Under the Affordable Care Act, people with high incomes and very extensive health coverage no longer get health insurance tax-free. Mr. Gruber said, at Massachusetts’ Sen. John Kerry’s staff’s suggestion, this revenue idea was twisted into a tax on the insurance companies to keep us from understanding it, but the effect is the same – the well-off pay for the poor.


I’ve always been in favor of transparency in government. I think bills should be short and simple enough for a curious person to find the time to read and understand them. I think the pork part should be obvious, either in a separate bill or as a short addendum to the bill.
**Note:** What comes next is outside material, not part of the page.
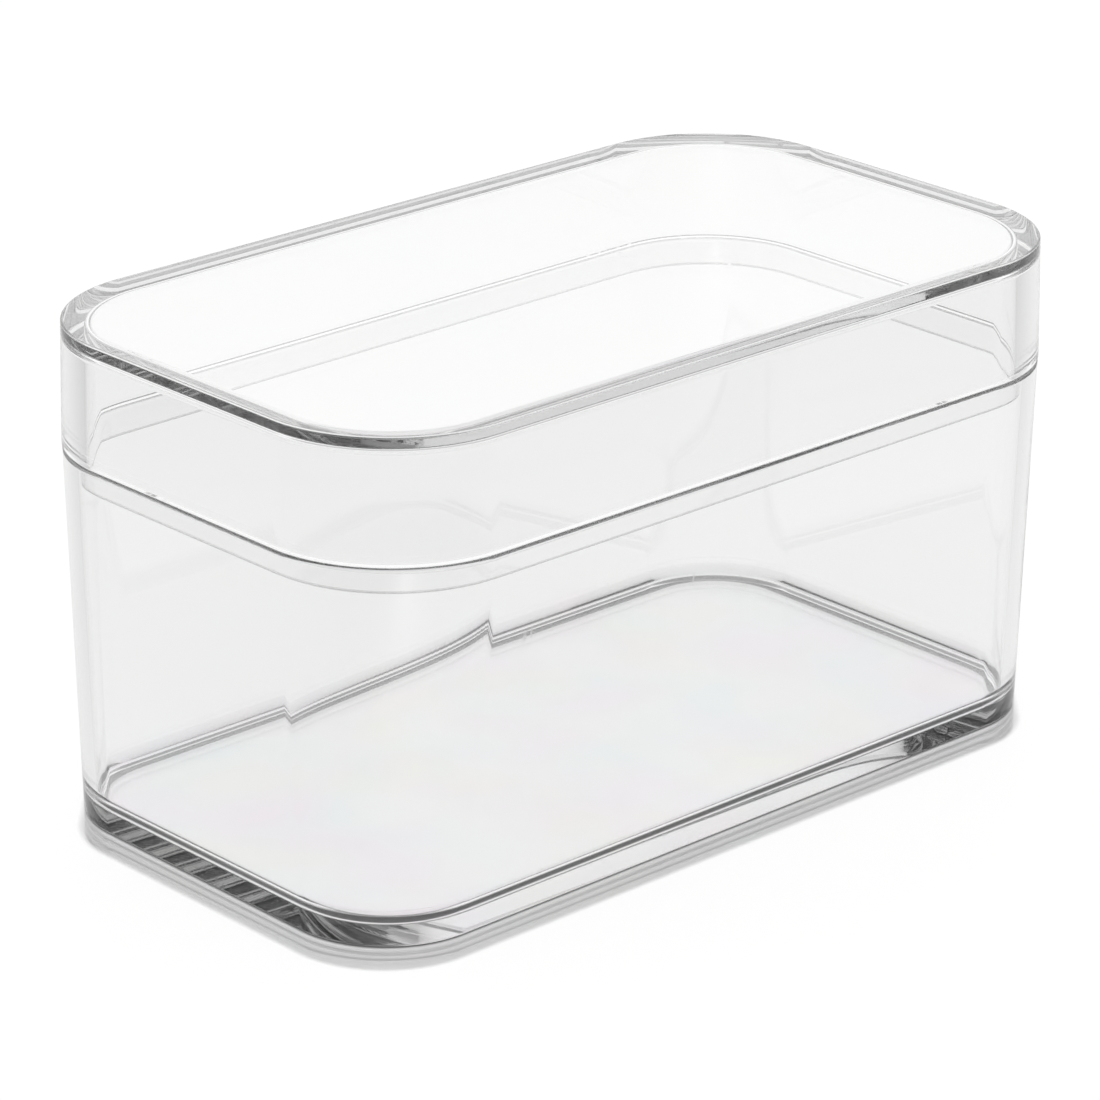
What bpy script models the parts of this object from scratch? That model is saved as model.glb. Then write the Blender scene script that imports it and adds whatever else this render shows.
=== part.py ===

I think the operation of government agencies should be transparent, too. What does the Department of Labor do, for example? Thousands of people work there, a big restaurant and a lovely rooftop deck for viewing special events in the capitol are there, but I’m not sure exactly what they do.


I think the tax code should be transparent, too, short and sweet. I personally believe in a flat tax, with every person and institution paying, except those with an income at or below the poverty line, who should pay nothing.


Thanks to Jonathan Gruber, all Americans willing to pay attention can clearly see the plan behind all this obfuscation. Rather than being offended, we owe him a debt of gratitude.


That said, there is a limit to what our government should announce to the world. When there are overreaches, departmental errors, policy mistakes, or personal failures, we should be counted on to correct them and provide consequences, not in secret, but without fanfare such as Sen. Diane Feinstein’s recent public criticism of the CIA. This is especially true when we are at war, and the lives of American citizens throughout the world are put at risk.


Our federal government is very willing to tell the world how bad we are, but not so willing to trust us with the knowledge of what they’re up to.